Key findings of the NBS and Glenigan survey:

  • Over a third of respondents emphasised the need for more building materials to be produced domestically, reducing the reliance on imports, and bolstering local economies.
  • One in three participants identified potholes and the broader challenge of crumbling infrastructure as areas needing more focus. SMEs with 1-9 employees and those with annual turnovers under £50m were notably concerned, highlighting the potential impact on transportation and logistics.
  • Skills shortages remain a critical issue, with a quarter of respondents agreeing that more needs to be done to attract and train talent.
  • A quarter of those surveyed flagged late payment culture as a key challenge. Although Labour has said it would take action to ensure small businesses are paid on time, and the Tories have vowed to improve enforcement of the Prompt Payment Code, more clarity is needed around how enforcement would be rolled out, protecting the cash flow and financial stability of smaller firms and suppliers.
  • Around a quarter of industry professionals urged the government to streamline planning processes, a concern shared across the board in terms of company size and turnover.

Inconsistent policy has held back progress

Commenting on the findings, Russell Haworth, CEO UKI of Byggfakta Group, said: “The construction sector has struggled through the past few years, challenged by high interest rates, a housing market slowdown, and weak UK economic growth.

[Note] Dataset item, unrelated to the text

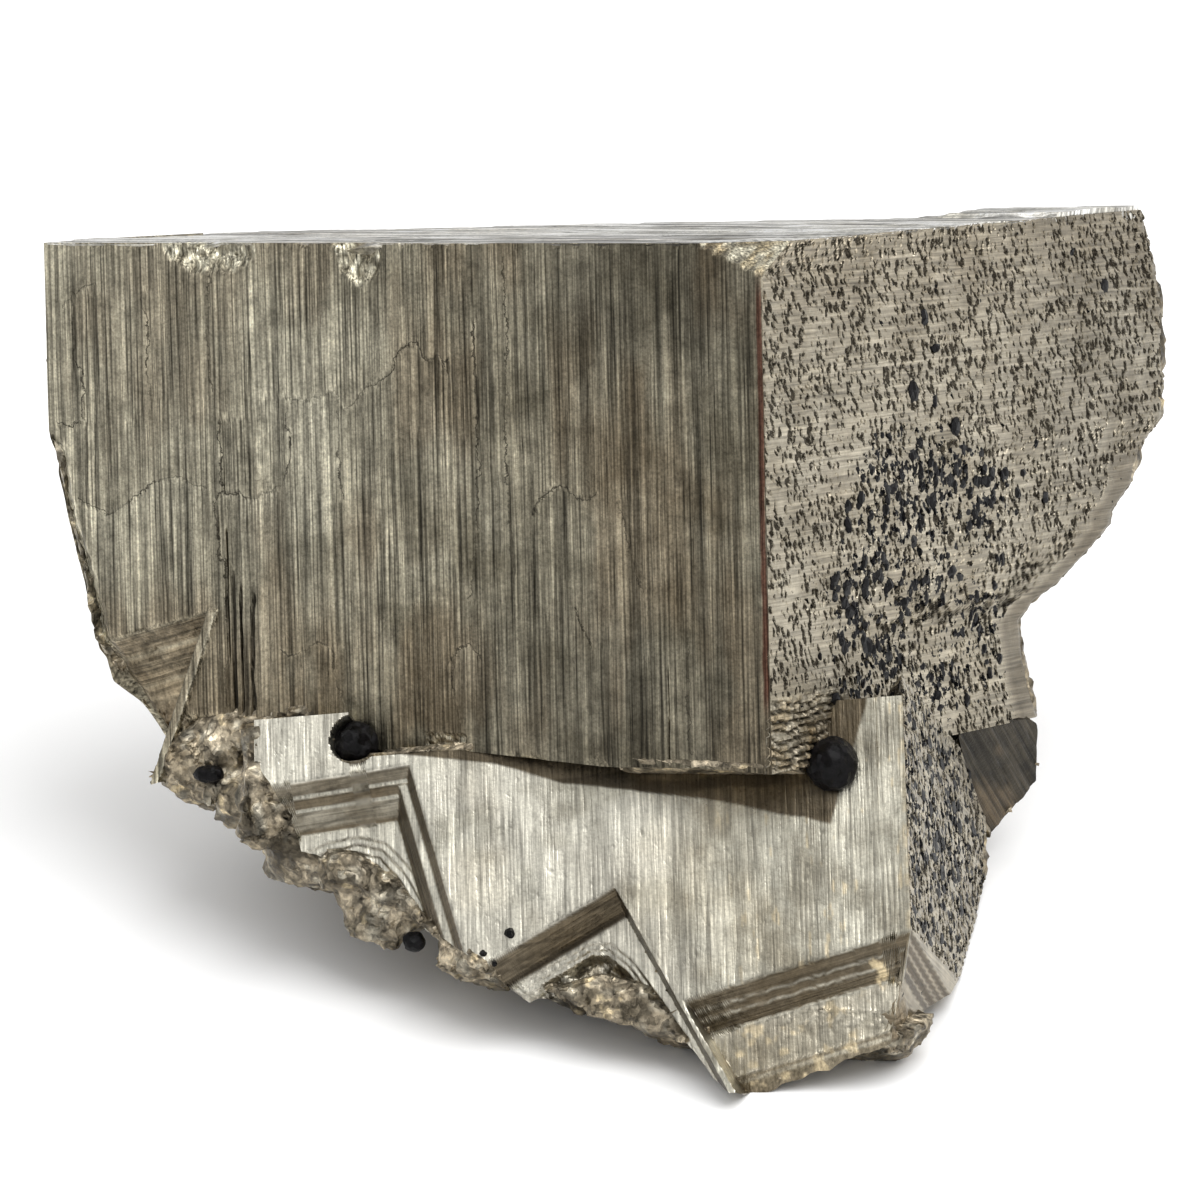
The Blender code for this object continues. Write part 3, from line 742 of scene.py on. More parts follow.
def frontDepth(x, z):
    # The front face's depth in millimetres, and its marks.
    steps, tone, edges = frontSteps(x, z)
    depth, lines = striations(x + 3 * steps, z, 100)
    grooves = 0
    for middle, width, high, low, wave in frontGrooves:
        shift = wave * (roughRandom(z / 2.2, z * 0 + 3, 87 + int(width * 50)) - 0.5) * 2
        groove = 1 - soft(np.abs(x - middle - shift), width * 0.4, width)
        grooves = np.maximum(grooves, groove * between(z, low, high, 1.0))
    chipDepth, chipInside = bite(x, z)
    ledge, wallShade, ledgeRough = cornerLedge(x, z)
    ridgeLine = pastLine(x, z, frontValues["ledgeCorner"], frontValues["ledgeLow"])
    onRidge = between(ridgeLine, -0.9, 0.35, 0.12) * soft(-38.6 - z, 0.0, 0.6)
    leftOutline = frontValues["bottom"][8::-1]
    left = np.interp(z, [p[1] for p in leftOutline], [p[0] for p in leftOutline])
    rimWidth = 1.9 + 0.9 * roughRandom(z / 1.5, z * 0 + 7, 91)
    rim = soft(-z, 20.5, 23.5) * (1 - soft(x - left, 0.0, rimWidth)) * (1 - onRidge) * soft(-66.5 - x, 0, 1)
    lowRough = soft(-z, 49.5, 51.5) * soft(-66 - x, 0, 2) * (1 - onRidge) * (1 - soft(ledge, 0.1, 0.4))
    plain = (1 - chipInside) * (1 - soft(ledge, 0.02, 0.2)) * (1 - rim) * (1 - lowRough)
    edgeNicks = (1 - soft(-z, 0.0, 0.5)) * soft(roughRandom(x / 1.1, x * 0 + 4, 92), 0.5, 0.75) * 0.25
    lowNicks = (1 - soft(z + 53.3, 0.0, 1.2)) * soft(roughRandom(x / 1.8, z / 1.0, 93), 0.5, 0.75) * 0.35
    depth = depth * (0.25 + 0.75 * plain) + (steps + 0.3 * grooves) * plain
    depth = depth + chipDepth + ledge + edgeNicks + lowNicks
    depth = depth + rim * (1.5 + 1.1 * (roughRandom(x / 0.8, z / 0.8, 94) - 0.5))
    depth = depth + lowRough * (0.8 + 1.8 * (roughRandom(x / 1.1, z / 1.1, 95) - 0.5))
    depth = depth - onRidge * 0.9
    lowChip = between(x, -41.6, -36.5, 0.3) * soft(-z, 50.6, 51.1)
    depth = depth + lowChip * 0.9 * roughRandom(x / 0.6, z / 0.6, 96)
    chip = nearChip(x, z)
    onChip = soft(chip - depth, 0.0, 0.25)
    depth = np.maximum(depth, chip)
    depth = np.maximum(depth, -0.3)
    pale = soft(roughRandom(x / 0.7, z / 0.6, 97), 0.42, 0.66)
    freshAndSheen = chipInside * (0.05 + 0.8 * pale) + rim * 0.45 * (0.3 + pale)
    freshAndSheen = freshAndSheen + onChip * (0.05 + 0.55 * pale) + lowChip * 0.4 * pale
    freshAndSheen = freshAndSheen + onRidge * 0.1 + lowRough * 0.12 * pale
    freshAndSheen = freshAndSheen + 0.25 * between(ridgeLine, -0.95, -0.65, 0.1) * soft(-38.6 - z, 0, 1)
    upperLeft = soft(-x, 26, 66) * soft(z, -48, -18)
    clouds = soft(roughRandom(x / 8, z / 11, 98), 0.42, 0.7)
    silver = soft(roughRandom(x / 6, z / 9, 66), 0.5, 0.66) * between(x, -66, -30, 6) * between(z, -36, -8, 5)
    freshAndSheen = freshAndSheen + plain * (0.06 * clouds + 0.2 * upperLeft + 0.14 * silver + np.clip(tone, 0, 1))
    dark = np.maximum(lines * plain * 0.8, grooves * 0.9 * plain)
    dark = np.maximum(dark, np.clip(-tone, 0, 1) * plain)
    shade = 0.16 * soft(-z, 30, 44) * soft(x, -50, -20)
    shade = shade + 0.3 * between(x, -24, -1.0, 3) * (1 - soft(-z, 8, 15))
    shade = shade + 0.14 * soft(x, -45, -15) + 0.16 * soft(-z, 34, 50) * soft(x, -70, -40)
    dark = np.maximum(dark, np.clip(shade * plain, 0, 1))
    fromRed = np.abs(x + 0.42 + 0.3 * (roughRandom(z / 2, z * 0, 67) - 0.5))
    redLine = (1 - soft(fromRed, 0.25, 0.42)) * between(z, -47, -4, 2)
    # Painted shade: the corner ledge's walls umber.
    umberAndShade = np.clip(wallShade * 0.75 + lowRough * 0.35 + ledgeRough * 0.2, 0, 1)
    umberAndShade = np.maximum(umberAndShade, plain * 0.5 * soft(roughRandom(x / 6, z / 15, 99), 0.45, 0.7))
    # Painted shade: the corner ledge's walls darker.
    dark = np.maximum(dark * (1 - redLine), 0.25 * wallShade)
    edges["edgeNear"] = edges["edgeNear"] * plain
    return depth, {"freshAndSheen": np.clip(freshAndSheen, 0, 1), "dark": np.clip(dark, 0, 1), "umberAndShade": umberAndShade,
                   "wall": soft(ledge, 0.1, 0.4), "rust": 0.9 * redLine,
                   "gold": np.clip(onChip * 0.3 * (1 - pale), 0, 1), **edges}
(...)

“This has been exacerbated by a lack of long-term policy vision, not helped by the fact that 25 construction ministers have served in post since the turn of the century.

“I hope the next administration, whichever party it is, appoints MPs to these posts and keeps them there to ensure they understand the challenges facing the sector and maintain consistency to deliver crucial reforms, from digital transformation to addressing chronic labour shortages.

To tackle the real issues in UK construction, politicians must take it more seriously

“We urgently need to elevate these offices from junior positions to ones that attend the Cabinet, ensuring construction has a voice where it matters.

“For an industry that employs around 1 in 10 of the UK workforce and is such a major economic driver, construction is too often seen as an afterthought by political parties.”